Understanding Permissioned Blockchains

A blockchain can be built and accessed in multiple ways. Some blockchains need special permissions to read, access, and write information. Others only require that you have the ability to connect and can conduct work for the network. The intrinsic configuration of each blockchain controls the participants' transactions and defines their roles in which each participant can access and contribute to the blockchain.

It may also include maintaining the identity of each blockchain participant on the network. Such blockchains are called permissioned blockchains.

Difference Between Permissionless and Permissioned Blockchains

Permissioned blockchains are similar to permissionless blockchains because they use the same technologies. However, permissioned blockchains do not allow users to access the blockchain without identification.

For example, a bank may be running a permissioned blockchain operated through a designated number of nodes internal to the bank to track money transfers. You cannot access this blockchain because you don't have the permissions required. In contrast, you could join a permissionless blockchain like a cryptocurrency mining network once you have established a semi-anonymous account in that network.

Technically, properly conceived permissioned blockchain networks have an access-control layer built into the blockchain nodes.

Much of the inner workings of the blockchains are the same. The key differences between them are:

  • Enterprise vs. Public use
  • Decentralization
  • Development
  • Transparency

Enterprise vs. Public Use

Bitcoin, the most popular cryptocurrency permissionless blockchain, allows anyone to participate in the network in the capacity of a full node or a contributing miner. Anyone can take a read-only role or make legitimate changes to the blockchain, like adding a new block or maintaining a full copy of the entire blockchain.

As blockchain uses grow and mature, more businesses and governments have realized the cost-saving benefits the technology introduces into an organization.
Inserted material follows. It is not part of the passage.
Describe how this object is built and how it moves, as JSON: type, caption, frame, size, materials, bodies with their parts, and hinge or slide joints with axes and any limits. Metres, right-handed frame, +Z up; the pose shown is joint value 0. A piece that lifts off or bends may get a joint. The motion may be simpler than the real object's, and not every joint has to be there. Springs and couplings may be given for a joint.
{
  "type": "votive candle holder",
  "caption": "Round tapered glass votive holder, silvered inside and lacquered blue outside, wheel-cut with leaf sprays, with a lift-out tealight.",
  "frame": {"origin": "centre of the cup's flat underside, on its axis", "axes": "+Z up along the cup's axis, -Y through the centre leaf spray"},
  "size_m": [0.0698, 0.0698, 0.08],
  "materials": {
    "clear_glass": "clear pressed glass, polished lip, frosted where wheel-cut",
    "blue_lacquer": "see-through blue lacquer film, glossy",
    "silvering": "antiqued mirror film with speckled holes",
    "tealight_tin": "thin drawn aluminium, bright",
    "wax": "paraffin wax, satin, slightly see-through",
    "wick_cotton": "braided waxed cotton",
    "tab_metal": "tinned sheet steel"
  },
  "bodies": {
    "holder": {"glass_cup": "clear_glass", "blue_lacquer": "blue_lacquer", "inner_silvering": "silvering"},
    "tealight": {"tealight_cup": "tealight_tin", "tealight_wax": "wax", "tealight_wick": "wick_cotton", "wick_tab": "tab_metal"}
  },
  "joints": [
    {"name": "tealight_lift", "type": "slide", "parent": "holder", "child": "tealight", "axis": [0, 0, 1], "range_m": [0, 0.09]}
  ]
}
As a result, permissioned blockchains have become popular among industry-level firms and enterprises, for which security, identity, and role definition are essential.
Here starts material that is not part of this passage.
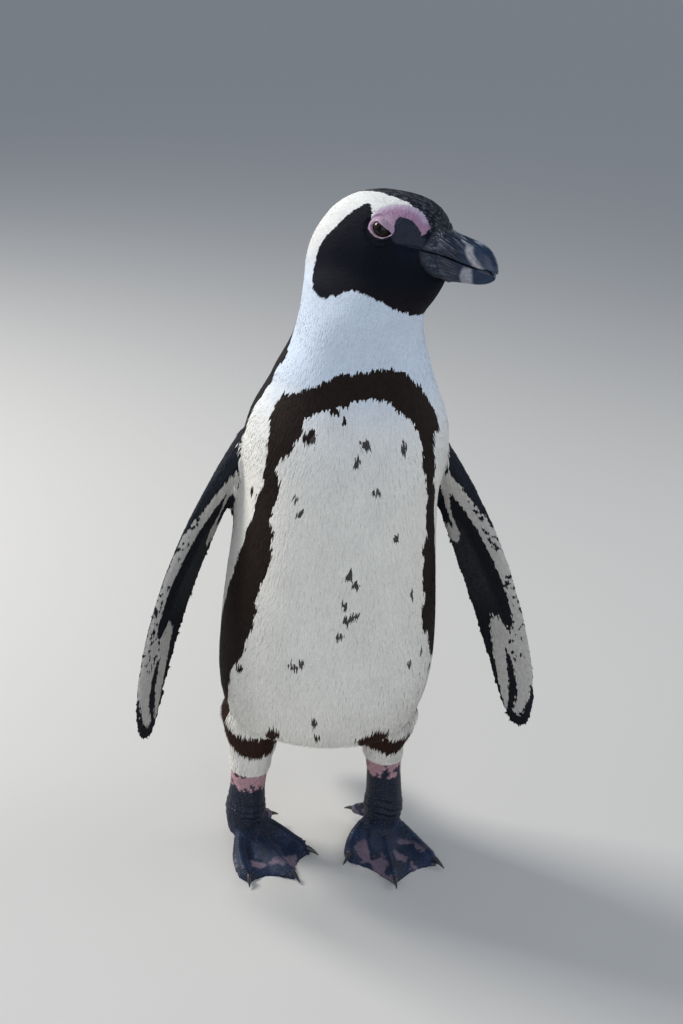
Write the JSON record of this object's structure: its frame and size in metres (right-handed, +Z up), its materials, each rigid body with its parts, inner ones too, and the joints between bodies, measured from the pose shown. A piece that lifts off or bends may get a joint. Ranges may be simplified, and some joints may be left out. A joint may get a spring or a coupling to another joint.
{
  "type": "standing african penguin model",
  "caption": "Life-size still model of an adult African penguin standing on webbed feet, flippers held out, head turned aside.",
  "frame": {"origin": "middle of the bird's bounding box at the floor, under the belly", "axes": "+Z up, -Y the way the belly faces, +X towards the bird's own left"},
  "size_m": [0.3208, 0.2088, 0.5454],
  "materials": {
    "feather_white": "soft white feathers",
    "feather_black": "soft brownish black feathers",
    "bill_horn": "polished black horn with a pale band",
    "eye": "wet dark brown eye",
    "foot_skin": "scaly black skin with pink patches",
    "claw_horn": "black horn"
  },
  "bodies": {
    "root": {"head": "feather_black", "neck": "feather_white", "trunk": "feather_white", "tail": "feather_black", "bill_upper": "bill_horn", "bill_lower": "bill_horn", "eye_left": "eye", "eye_right": "eye", "flipper_left": "feather_black", "flipper_right": "feather_black", "leg_left": "feather_white", "leg_right": "feather_white", "foot_left": "foot_skin", "foot_right": "foot_skin", "claw_left_inner": "claw_horn", "claw_left_middle": "claw_horn", "claw_left_outer": "claw_horn", "claw_left_hind": "claw_horn", "claw_right_inner": "claw_horn", "claw_right_middle": "claw_horn", "claw_right_outer": "claw_horn", "claw_right_hind": "claw_horn"}
  },
  "joints": []
}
For instance, a manufacturer producing a product may use a permissioned blockchain that ties into its supply chain management. The transactions on this blockchain would likely involve logistics partners, financing banks, and other vendors involved in the supply and financing processes. Each entity would have its own level of transparency and permissions that it could use to streamline operations, track inventory, or monitor spending and invoicing.


Permissionless blockchains have a broad decentralization in that they allow for more users and can extend across a much larger network. On the other hand, permissioned blockchains have limited decentralization as they are generally used for enterprise and business purposes, requiring various amounts of centralization.


Generally, permissionless blockchains are open source, which means that a community develops them; they can be changed and used by anyone. Permissioned blockchains are generally proprietary and controlled by the developers or the business using them.

Much of the time, businesses creating or using a "blockchain" are not using a blockchain; they build a distributed ledger with a consensus mechanism for verifying transactions. It can be tough to distinguish the difference because there is not yet a set definition that truly separates blockchain and DLT.

A developer building a permissioned blockchain may opt to make a few select records, like product name and quantity involved in a transaction, available for everyone to read. However, only select participants are allowed to view the transaction price. Other implementations may include limiting participants to act as nodes on the network, enhancing the network's security.

All such permissioning and profile maintenance is handled by this access-control layer. These differ from the un-permissioned or public blockchain networks, which don’t have a control layer.


Permissionless blockchains are much less transparent since they provide a certain amount of anonymity for the users. Wallet addresses cannot generally be tracked back to the blockchain users, and transactions are encrypted using various cryptography methods.

Permissioned blockchains require more transparency at certain levels since they are used for conducting business. Nodes, or the users and their connections, are known and their transactions are visible. Among many other benefits, this can defend a company against double invoicing, spending, paying, or any other number of errors that can be made using enterprise management programs.

What Is a Permissionless and a Permissioned Blockchain?

A permissioned blockchain requires user approval to join and is generally used for enterprise purposes, whereas a permissionless blockchain is used for public purposes that require less transparency and control.

What are Permissioned Blockchains Used for?

Permissioned blockchains are generally used to manage supply chains, create contracts, verify payment between parties, and much more.

Can Ethereum be Permissioned?

Many cryptocurrency blockchains are permissionless. However, some, like Etherum, can be further developed into permissioned blockchains for use in environments that require it.